My mom and brother just gave Deezy (Deezel) a bath. It's been his first bath in quite a while because he's always smelled so clean, but lately he's been a little stinky so it was time. I'm doing an overnight at work so I couldn't be there to be the photographer, but my brother managed to snap this picture. Thought I would share


















He texted me and said he was pouting now LOL.


----------



## Alienchick017 (Jul 11, 2011)

awww! I love the pic. My little dog acts like we've tried to kill her after she gets a bath lol


----------



## Wolfie305 (Jan 31, 2012)

Awwww hahahaha. 

Deezel literally pouts whenever we put his flea/tick protection on. I don't know if it makes him feel sick or what, but he HATES it and lays on his bed and sighs.

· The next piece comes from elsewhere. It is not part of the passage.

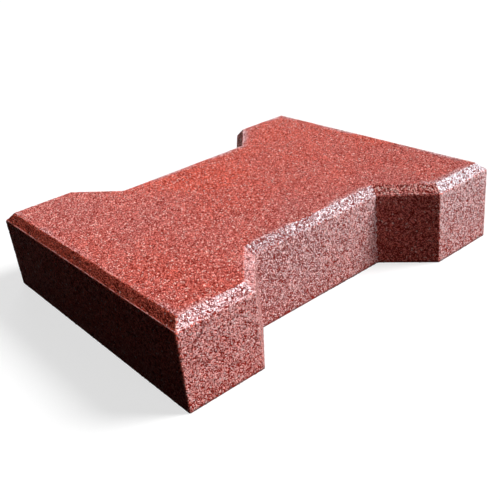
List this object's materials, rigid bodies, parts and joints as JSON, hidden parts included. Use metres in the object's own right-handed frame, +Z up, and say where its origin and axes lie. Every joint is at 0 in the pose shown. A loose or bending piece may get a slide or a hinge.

He runs away when my dad takes out the package hahahaha.


----------



## SweetDLove (Apr 26, 2012)

AWW! CUTE DOGGY! 

My Dog desperately needs a bath but she hatesssssssssssssssssssssssssssssss water so much...It's like trying to wrestle a wild hog when you bathe her in the tub or even with the hose in the yard...


----------



## Bethydan (Mar 22, 2012)

My Eskie gets all excited when he hears "bath" and even goes into the bathroom and bathtub willing. And then he remembers what "bath" means. :lol:


----------



## Wolfie305 (Jan 31, 2012)

Bethydan - HAHAHAHAHAHA


----------



## FishyFishy89 (Jul 3, 2011)

Emma LOVES baths!!!


----------